PROVIDED MATERIAL:
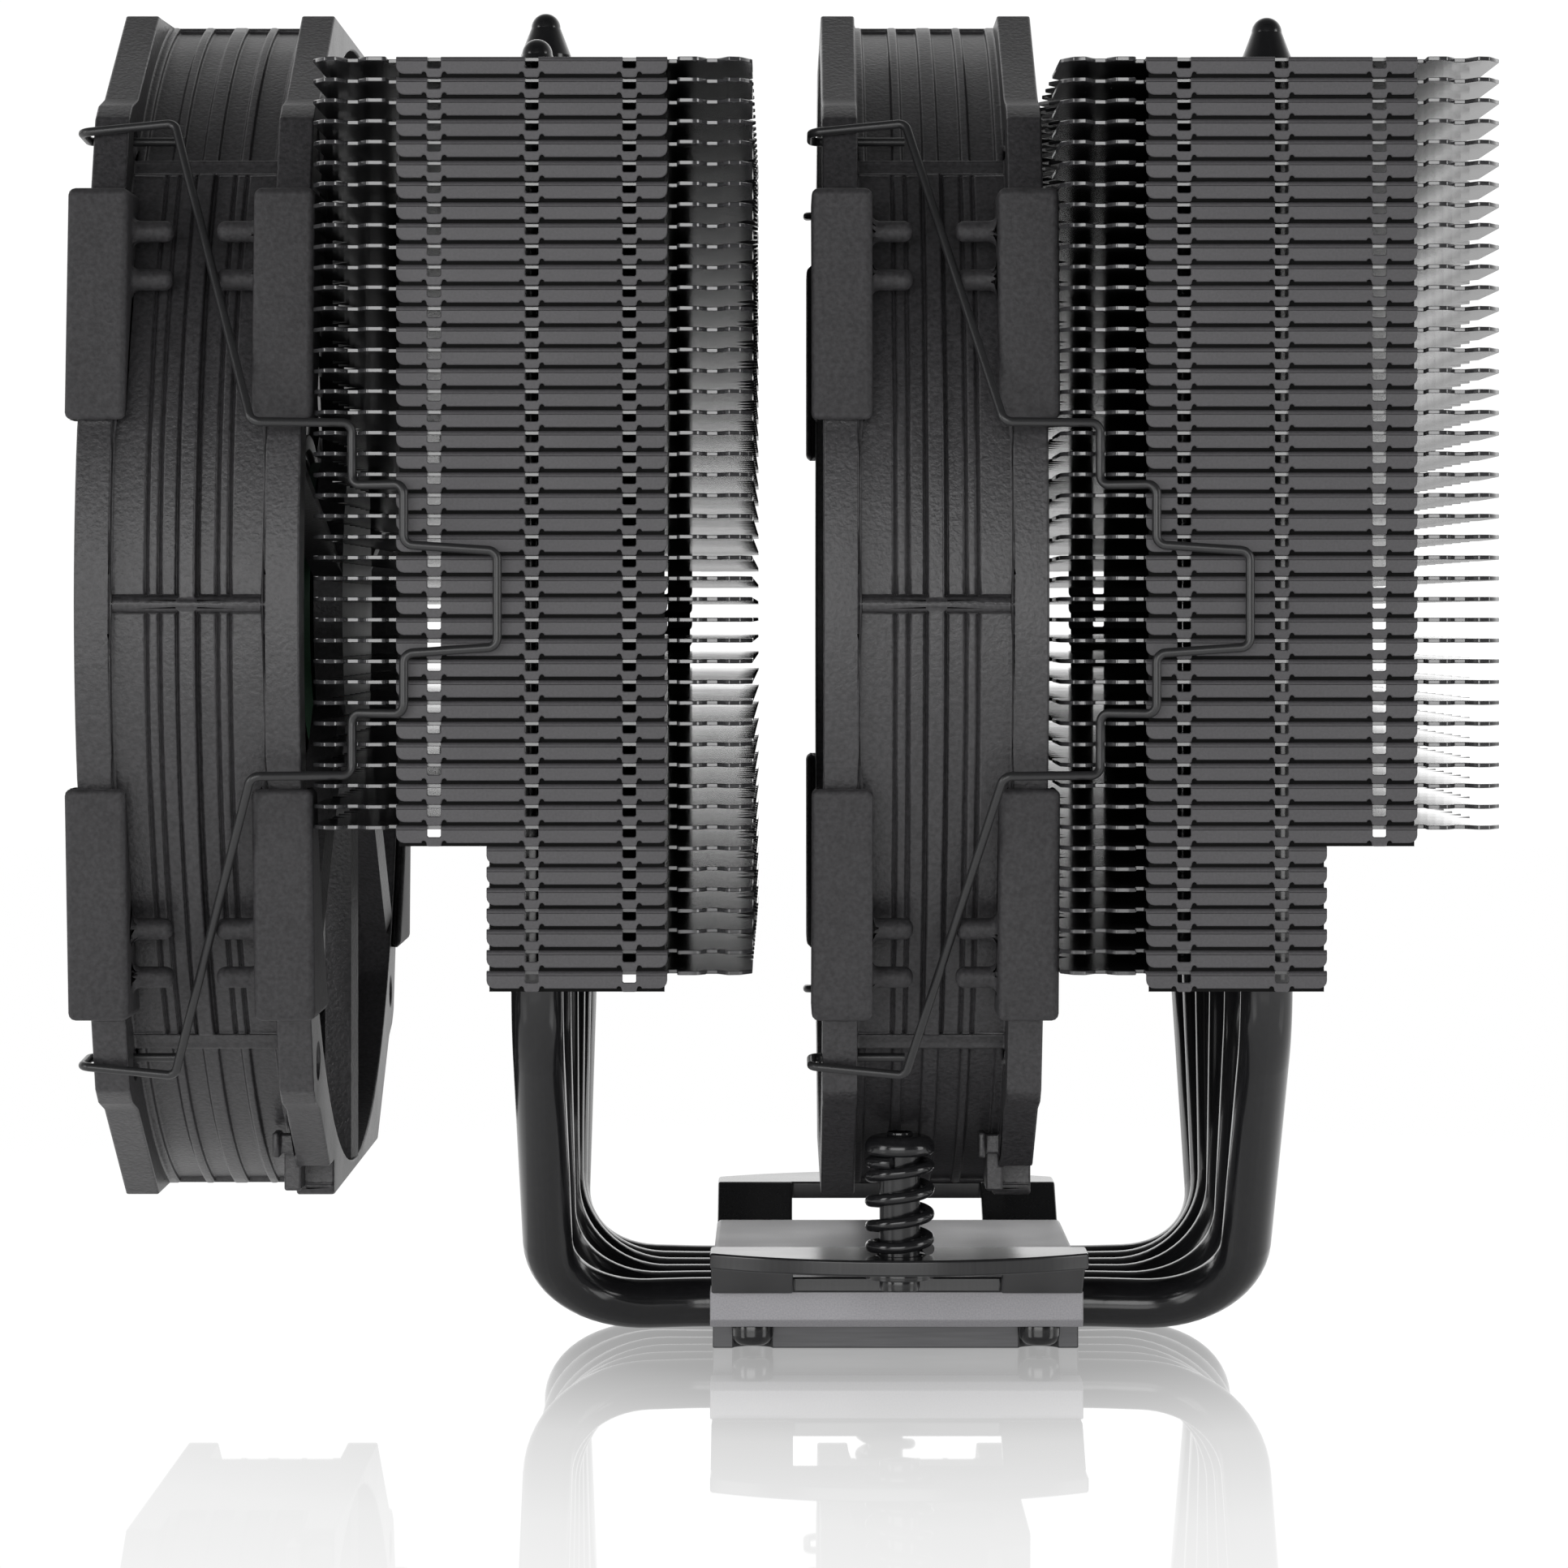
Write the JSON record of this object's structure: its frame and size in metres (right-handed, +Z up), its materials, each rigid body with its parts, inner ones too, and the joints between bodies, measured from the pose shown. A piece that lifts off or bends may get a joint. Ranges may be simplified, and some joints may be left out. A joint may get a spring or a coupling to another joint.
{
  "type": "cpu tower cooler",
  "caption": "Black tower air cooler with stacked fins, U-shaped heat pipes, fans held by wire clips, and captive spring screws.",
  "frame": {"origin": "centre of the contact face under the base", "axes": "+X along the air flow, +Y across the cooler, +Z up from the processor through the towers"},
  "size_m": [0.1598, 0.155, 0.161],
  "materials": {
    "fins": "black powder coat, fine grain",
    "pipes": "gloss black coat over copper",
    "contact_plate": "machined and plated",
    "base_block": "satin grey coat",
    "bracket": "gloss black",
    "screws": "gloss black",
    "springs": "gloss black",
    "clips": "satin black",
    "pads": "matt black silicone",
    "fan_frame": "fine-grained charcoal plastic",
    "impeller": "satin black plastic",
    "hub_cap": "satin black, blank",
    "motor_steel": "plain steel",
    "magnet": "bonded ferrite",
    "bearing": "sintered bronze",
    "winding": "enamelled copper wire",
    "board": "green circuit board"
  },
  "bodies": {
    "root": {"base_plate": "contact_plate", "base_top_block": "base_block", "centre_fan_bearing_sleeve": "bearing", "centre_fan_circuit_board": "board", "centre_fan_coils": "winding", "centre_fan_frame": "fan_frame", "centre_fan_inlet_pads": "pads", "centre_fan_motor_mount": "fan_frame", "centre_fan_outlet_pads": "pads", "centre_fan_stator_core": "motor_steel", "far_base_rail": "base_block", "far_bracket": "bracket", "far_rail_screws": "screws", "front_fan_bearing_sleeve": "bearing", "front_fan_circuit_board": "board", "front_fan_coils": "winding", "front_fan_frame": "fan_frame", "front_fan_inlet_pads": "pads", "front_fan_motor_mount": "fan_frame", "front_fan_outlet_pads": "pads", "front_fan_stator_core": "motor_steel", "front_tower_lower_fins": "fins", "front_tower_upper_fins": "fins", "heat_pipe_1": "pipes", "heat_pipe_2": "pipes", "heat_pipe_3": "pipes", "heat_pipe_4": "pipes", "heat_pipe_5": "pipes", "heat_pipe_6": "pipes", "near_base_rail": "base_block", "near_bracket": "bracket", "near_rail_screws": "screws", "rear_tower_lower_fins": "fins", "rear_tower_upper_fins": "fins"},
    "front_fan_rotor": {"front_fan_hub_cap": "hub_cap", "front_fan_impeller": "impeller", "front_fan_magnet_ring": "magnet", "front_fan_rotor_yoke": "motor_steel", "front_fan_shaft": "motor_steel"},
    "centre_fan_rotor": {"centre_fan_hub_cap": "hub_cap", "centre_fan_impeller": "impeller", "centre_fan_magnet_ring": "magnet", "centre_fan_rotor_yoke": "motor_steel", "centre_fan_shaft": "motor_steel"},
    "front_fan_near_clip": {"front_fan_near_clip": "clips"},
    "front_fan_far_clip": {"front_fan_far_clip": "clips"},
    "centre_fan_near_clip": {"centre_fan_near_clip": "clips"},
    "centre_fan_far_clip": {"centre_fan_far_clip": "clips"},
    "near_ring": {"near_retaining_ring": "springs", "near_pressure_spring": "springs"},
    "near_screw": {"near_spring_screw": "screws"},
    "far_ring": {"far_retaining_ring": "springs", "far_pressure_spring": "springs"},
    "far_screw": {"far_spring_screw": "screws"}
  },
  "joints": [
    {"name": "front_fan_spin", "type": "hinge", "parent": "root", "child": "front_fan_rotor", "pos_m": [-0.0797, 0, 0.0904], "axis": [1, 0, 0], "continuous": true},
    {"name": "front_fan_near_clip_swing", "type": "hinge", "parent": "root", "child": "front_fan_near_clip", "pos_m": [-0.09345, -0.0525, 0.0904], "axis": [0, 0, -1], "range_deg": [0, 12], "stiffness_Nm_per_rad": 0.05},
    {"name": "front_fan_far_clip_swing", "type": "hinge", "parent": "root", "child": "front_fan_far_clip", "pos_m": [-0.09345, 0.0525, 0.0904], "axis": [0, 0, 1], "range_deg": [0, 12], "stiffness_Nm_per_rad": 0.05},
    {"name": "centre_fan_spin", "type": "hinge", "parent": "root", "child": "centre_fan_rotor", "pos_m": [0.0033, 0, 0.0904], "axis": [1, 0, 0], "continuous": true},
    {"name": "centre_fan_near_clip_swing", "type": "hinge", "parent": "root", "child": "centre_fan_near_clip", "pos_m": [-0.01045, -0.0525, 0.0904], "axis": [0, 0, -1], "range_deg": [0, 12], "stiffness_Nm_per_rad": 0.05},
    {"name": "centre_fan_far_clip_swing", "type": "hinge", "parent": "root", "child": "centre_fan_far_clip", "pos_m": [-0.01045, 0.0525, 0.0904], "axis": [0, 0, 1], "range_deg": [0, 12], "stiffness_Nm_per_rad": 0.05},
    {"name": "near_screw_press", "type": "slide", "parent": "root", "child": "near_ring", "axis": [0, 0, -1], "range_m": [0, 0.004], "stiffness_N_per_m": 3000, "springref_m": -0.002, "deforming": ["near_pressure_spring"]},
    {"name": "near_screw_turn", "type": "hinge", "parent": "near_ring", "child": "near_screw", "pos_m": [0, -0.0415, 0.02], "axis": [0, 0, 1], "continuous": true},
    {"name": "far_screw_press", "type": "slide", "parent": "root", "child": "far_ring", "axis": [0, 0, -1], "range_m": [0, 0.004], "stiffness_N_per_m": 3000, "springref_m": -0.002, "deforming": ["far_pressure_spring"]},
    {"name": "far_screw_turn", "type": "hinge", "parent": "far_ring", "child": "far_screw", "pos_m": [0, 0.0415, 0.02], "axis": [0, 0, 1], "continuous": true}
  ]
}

EXERCISE DESCRIPTION: Print the material verbatim, all of it.

EXERCISE OUTPUT:
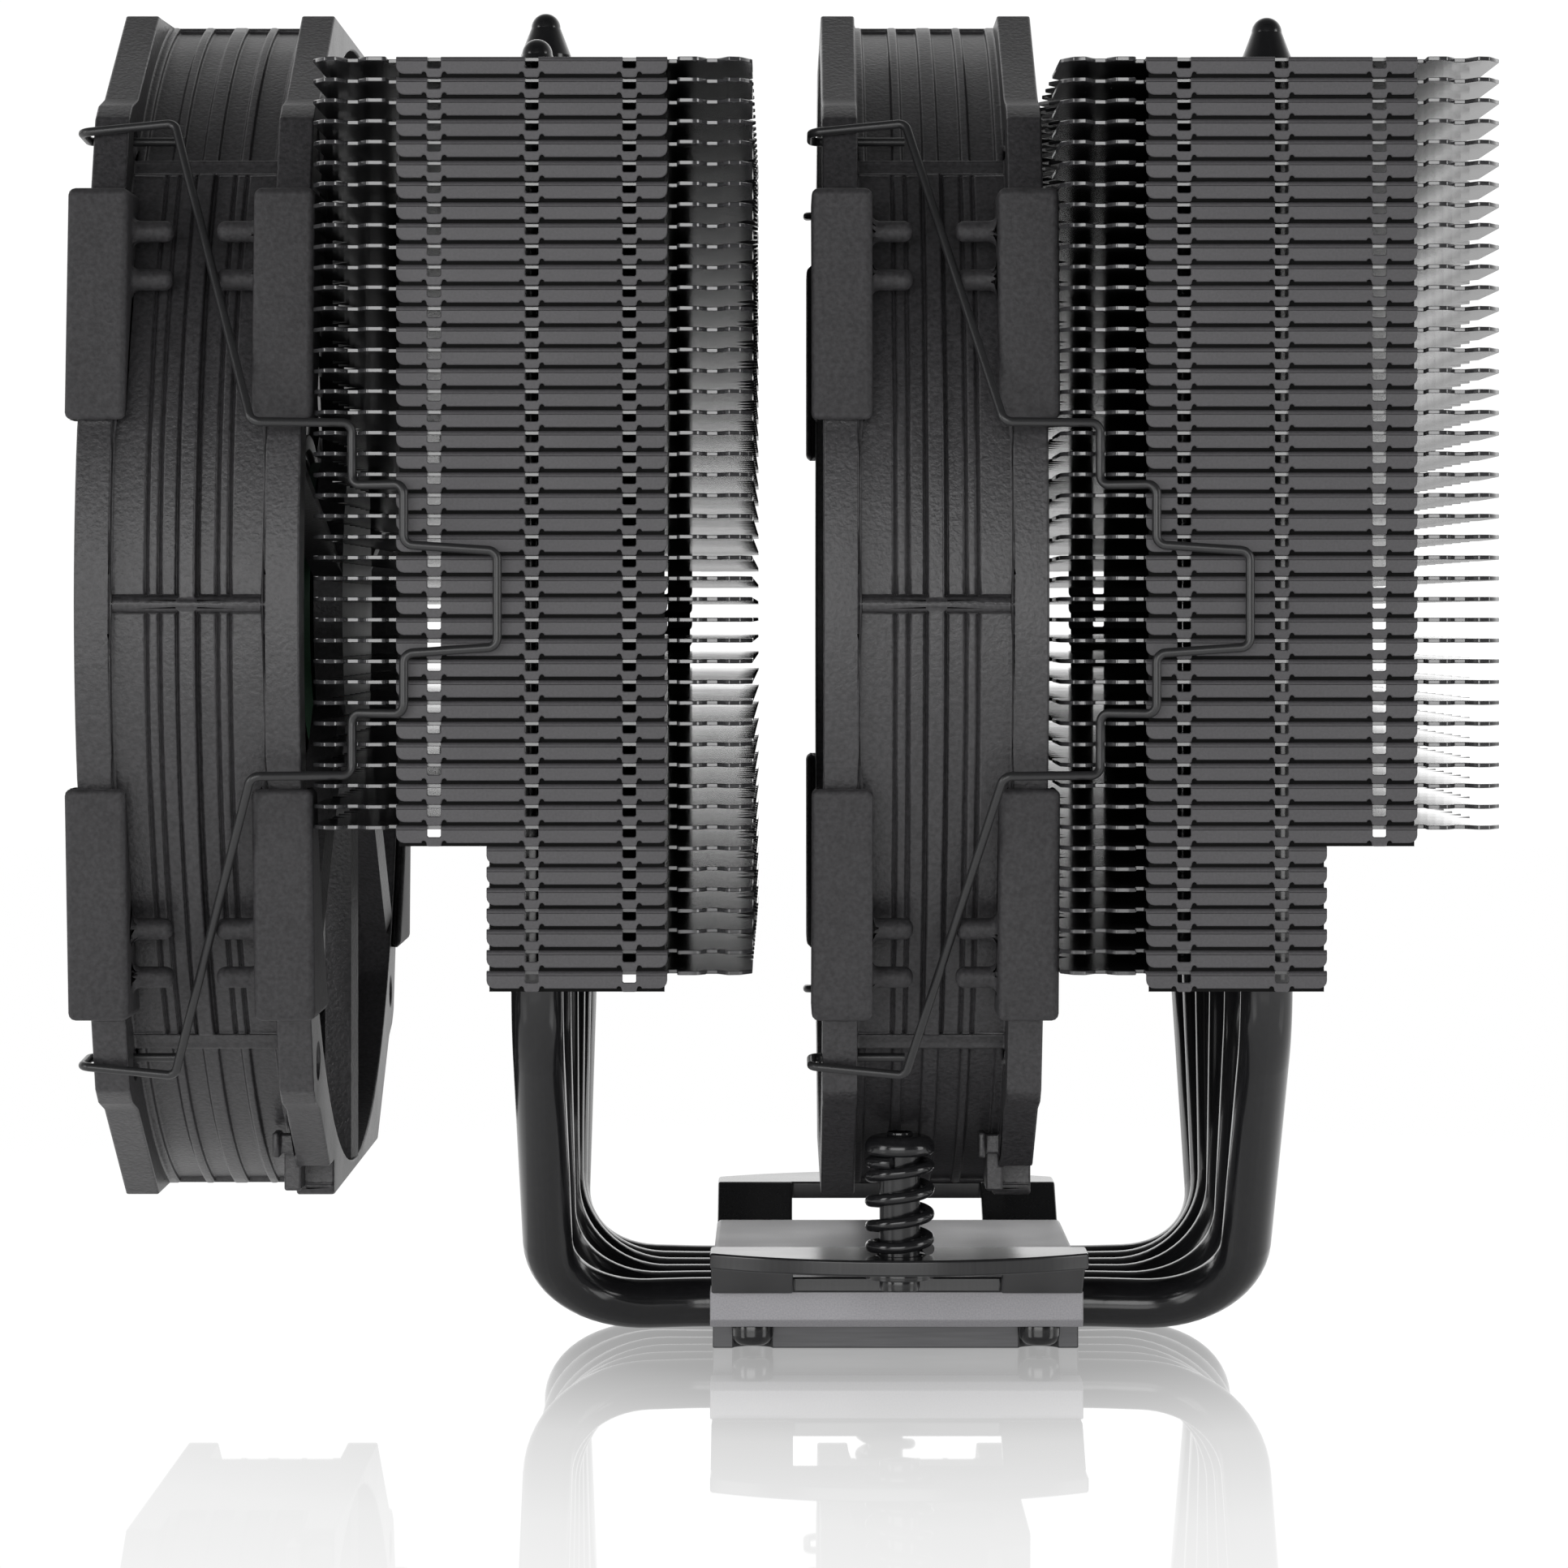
Write the JSON record of this object's structure: its frame and size in metres (right-handed, +Z up), its materials, each rigid body with its parts, inner ones too, and the joints between bodies, measured from the pose shown. A piece that lifts off or bends may get a joint. Ranges may be simplified, and some joints may be left out. A joint may get a spring or a coupling to another joint.
{
  "type": "cpu tower cooler",
  "caption": "Black tower air cooler with stacked fins, U-shaped heat pipes, fans held by wire clips, and captive spring screws.",
  "frame": {"origin": "centre of the contact face under the base", "axes": "+X along the air flow, +Y across the cooler, +Z up from the processor through the towers"},
  "size_m": [0.1598, 0.155, 0.161],
  "materials": {
    "fins": "black powder coat, fine grain",
    "pipes": "gloss black coat over copper",
    "contact_plate": "machined and plated",
    "base_block": "satin grey coat",
    "bracket": "gloss black",
    "screws": "gloss black",
    "springs": "gloss black",
    "clips": "satin black",
    "pads": "matt black silicone",
    "fan_frame": "fine-grained charcoal plastic",
    "impeller": "satin black plastic",
    "hub_cap": "satin black, blank",
    "motor_steel": "plain steel",
    "magnet": "bonded ferrite",
    "bearing": "sintered bronze",
    "winding": "enamelled copper wire",
    "board": "green circuit board"
  },
  "bodies": {
    "root": {"base_plate": "contact_plate", "base_top_block": "base_block", "centre_fan_bearing_sleeve": "bearing", "centre_fan_circuit_board": "board", "centre_fan_coils": "winding", "centre_fan_frame": "fan_frame", "centre_fan_inlet_pads": "pads", "centre_fan_motor_mount": "fan_frame", "centre_fan_outlet_pads": "pads", "centre_fan_stator_core": "motor_steel", "far_base_rail": "base_block", "far_bracket": "bracket", "far_rail_screws": "screws", "front_fan_bearing_sleeve": "bearing", "front_fan_circuit_board": "board", "front_fan_coils": "winding", "front_fan_frame": "fan_frame", "front_fan_inlet_pads": "pads", "front_fan_motor_mount": "fan_frame", "front_fan_outlet_pads": "pads", "front_fan_stator_core": "motor_steel", "front_tower_lower_fins": "fins", "front_tower_upper_fins": "fins", "heat_pipe_1": "pipes", "heat_pipe_2": "pipes", "heat_pipe_3": "pipes", "heat_pipe_4": "pipes", "heat_pipe_5": "pipes", "heat_pipe_6": "pipes", "near_base_rail": "base_block", "near_bracket": "bracket", "near_rail_screws": "screws", "rear_tower_lower_fins": "fins", "rear_tower_upper_fins": "fins"},
    "front_fan_rotor": {"front_fan_hub_cap": "hub_cap", "front_fan_impeller": "impeller", "front_fan_magnet_ring": "magnet", "front_fan_rotor_yoke": "motor_steel", "front_fan_shaft": "motor_steel"},
    "centre_fan_rotor": {"centre_fan_hub_cap": "hub_cap", "centre_fan_impeller": "impeller", "centre_fan_magnet_ring": "magnet", "centre_fan_rotor_yoke": "motor_steel", "centre_fan_shaft": "motor_steel"},
    "front_fan_near_clip": {"front_fan_near_clip": "clips"},
    "front_fan_far_clip": {"front_fan_far_clip": "clips"},
    "centre_fan_near_clip": {"centre_fan_near_clip": "clips"},
    "centre_fan_far_clip": {"centre_fan_far_clip": "clips"},
    "near_ring": {"near_retaining_ring": "springs", "near_pressure_spring": "springs"},
    "near_screw": {"near_spring_screw": "screws"},
    "far_ring": {"far_retaining_ring": "springs", "far_pressure_spring": "springs"},
    "far_screw": {"far_spring_screw": "screws"}
  },
  "joints": [
    {"name": "front_fan_spin", "type": "hinge", "parent": "root", "child": "front_fan_rotor", "pos_m": [-0.0797, 0, 0.0904], "axis": [1, 0, 0], "continuous": true},
    {"name": "front_fan_near_clip_swing", "type": "hinge", "parent": "root", "child": "front_fan_near_clip", "pos_m": [-0.09345, -0.0525, 0.0904], "axis": [0, 0, -1], "range_deg": [0, 12], "stiffness_Nm_per_rad": 0.05},
    {"name": "front_fan_far_clip_swing", "type": "hinge", "parent": "root", "child": "front_fan_far_clip", "pos_m": [-0.09345, 0.0525, 0.0904], "axis": [0, 0, 1], "range_deg": [0, 12], "stiffness_Nm_per_rad": 0.05},
    {"name": "centre_fan_spin", "type": "hinge", "parent": "root", "child": "centre_fan_rotor", "pos_m": [0.0033, 0, 0.0904], "axis": [1, 0, 0], "continuous": true},
    {"name": "centre_fan_near_clip_swing", "type": "hinge", "parent": "root", "child": "centre_fan_near_clip", "pos_m": [-0.01045, -0.0525, 0.0904], "axis": [0, 0, -1], "range_deg": [0, 12], "stiffness_Nm_per_rad": 0.05},
    {"name": "centre_fan_far_clip_swing", "type": "hinge", "parent": "root", "child": "centre_fan_far_clip", "pos_m": [-0.01045, 0.0525, 0.0904], "axis": [0, 0, 1], "range_deg": [0, 12], "stiffness_Nm_per_rad": 0.05},
    {"name": "near_screw_press", "type": "slide", "parent": "root", "child": "near_ring", "axis": [0, 0, -1], "range_m": [0, 0.004], "stiffness_N_per_m": 3000, "springref_m": -0.002, "deforming": ["near_pressure_spring"]},
    {"name": "near_screw_turn", "type": "hinge", "parent": "near_ring", "child": "near_screw", "pos_m": [0, -0.0415, 0.02], "axis": [0, 0, 1], "continuous": true},
    {"name": "far_screw_press", "type": "slide", "parent": "root", "child": "far_ring", "axis": [0, 0, -1], "range_m": [0, 0.004], "stiffness_N_per_m": 3000, "springref_m": -0.002, "deforming": ["far_pressure_spring"]},
    {"name": "far_screw_turn", "type": "hinge", "parent": "far_ring", "child": "far_screw", "pos_m": [0, 0.0415, 0.02], "axis": [0, 0, 1], "continuous": true}
  ]
}